## WHAT NEEDS TO BE DONE
From the line that includes "Model this object in OpenSCAD, part" to the last line of the records, inclusive, repeat each line exactly.

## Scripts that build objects
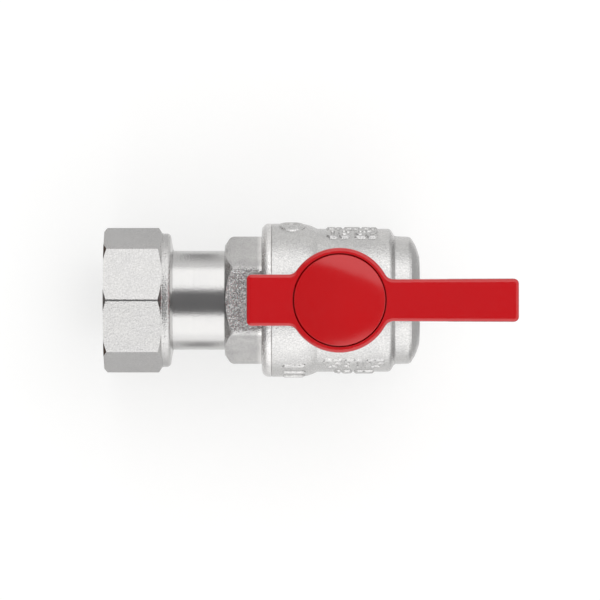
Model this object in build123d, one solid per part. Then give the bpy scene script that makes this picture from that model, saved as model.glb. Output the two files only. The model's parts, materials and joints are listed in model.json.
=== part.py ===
"""Isolating ball valve with a captive union nut, for a heating circulator.

Millimetres. The origin is the centre of the pipe socket's mouth. +X leaves the socket
along the pipe axis, and +Z runs up the stem to the handle. The valve is drawn open.
"""

from build123d import *

import os
from math import cos, pi, sqrt

# Waterway and ball
STEM_X = -31.1  # ball centre and stem axis, behind the socket's mouth
BORE_R = 12.5
BALL_R = 19.0
SLOT_WIDTH = 6.0  # milled across the ball, square to its bore
SLOT_FLOOR_Z = 13.6

# Seat rings, measured from the ball's centre along the pipe
SEAT_FRONT = 10.5
SEAT_BACK = 15.0
SEAT_BORE_R = 12.8
SEAT_OUTER_R = 18.0
SEAT_CLEARANCE = 0.05  # running gap between ball and seat

# Forged body, outside
JOINT_X = -57.2  # where the end connector's flange meets the body
BODY_R = 29.7
TAPER_START_X = -43.2
TAPER_END_X = -39.5
TAPER_ROUNDING = 14.0
WAIST_R = 27.75  # round the ball
WAIST_END_X = -11.3
COLLAR_START_X = -9.6
COLLAR_R = 24.85
COLLAR_END_X = -4.2
COLLAR_END_R = 24.65
FACING_EDGE_X = -3.2  # from here to the mouth the end is turned, not forged
FACING_EDGE_R = 24.15
FACING_BEND = (-1.35, 21.2)  # x and radius where the domed facing turns steeper
FACING_DOME_R = 12.0
MOUTH_R = 17.2
JOINT_CHAMFER = 0.25

# Forged body, inside
CHAMBER_R = 20.0
SCREWED_BORE_R = 25.0
SCREWED_BORE_END_X = -44.5
SOCKET_R = 16.62  # thread root, G 1
SOCKET_DEPTH = 14.2

# Stem boss on the body
BOSS_R = 10.0
BOSS_TOP_Z = 36.5
BOSS_FOOT_R = 12.6
BOSS_FOOT_Z = 26.8
BOSS_FLARE_Z = 30.2
STOP_LUG_WIDTH = 5.0
STOP_LUG_REACH = 14.0
STOP_LUG_TOP_Z = 35.6

# Stem
STEM_R = 6.0
STEM_BORE_R = 6.05
STEM_SHOULDER_R = 9.0
STEM_SHOULDER_BOTTOM_Z = 20.3
STEM_SHOULDER_TOP_Z = 23.2
STEM_POCKET_R = 9.3
STEM_POCKET_TOP_Z = 24.4
STEM_FLATS_Z = 36.9
STEM_TOP_Z = 41.0
STEM_FLAT_HALF_WIDTH = 4.25
TANG_LENGTH = 14.0
TANG_BOTTOM_Z = 13.9
RUNNING_GAP = 0.05
O_RING_GROOVES_Z = (26.6, 31.0)
O_RING_GROOVE_WIDTH = 2.2
O_RING_GROOVE_R = 4.6

# End connector: neck, hexagon, flange and screwed spigot
NECK_END_X = -105.7
NECK_R = 19.2
NECK_BORE_R = 14.5
NECK_BORE_END_X = -66.0
HEX_X = -75.3
HEX_CORNER_R = 25.25
HEX_EDGE_R = 3.6
HEX_TURNED_R = 24.75  # over the rounded corners
HEX_CHAMFER_R = 21.3
HEX_CHAMFER_LENGTH = 2.4
FLANGE_X = -61.0
FLANGE_R = 29.75
FLANGE_ROUNDING = 2.8
SPIGOT_R = 24.95
SPIGOT_END_X = -45.0
NOSE_R = 19.9
CONNECTOR_SEAL_X = -49.4
CONNECTOR_SEAL_WIDTH = 2.6
CONNECTOR_SEAL_R = 22.9

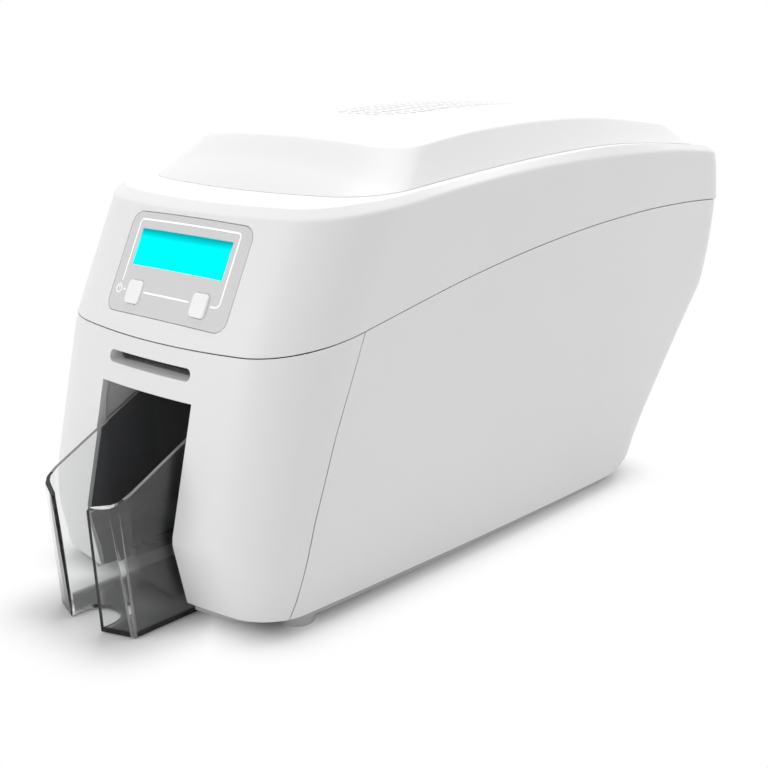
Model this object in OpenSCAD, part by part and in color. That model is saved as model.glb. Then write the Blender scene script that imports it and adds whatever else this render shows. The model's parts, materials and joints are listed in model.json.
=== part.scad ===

## PROBLEM SOLUTION
Model this object in OpenSCAD, part by part and in color. That model is saved as model.glb. Then write the Blender scene script that imports it and adds whatever else this render shows. The model's parts, materials and joints are listed in model.json.
=== part.scad ===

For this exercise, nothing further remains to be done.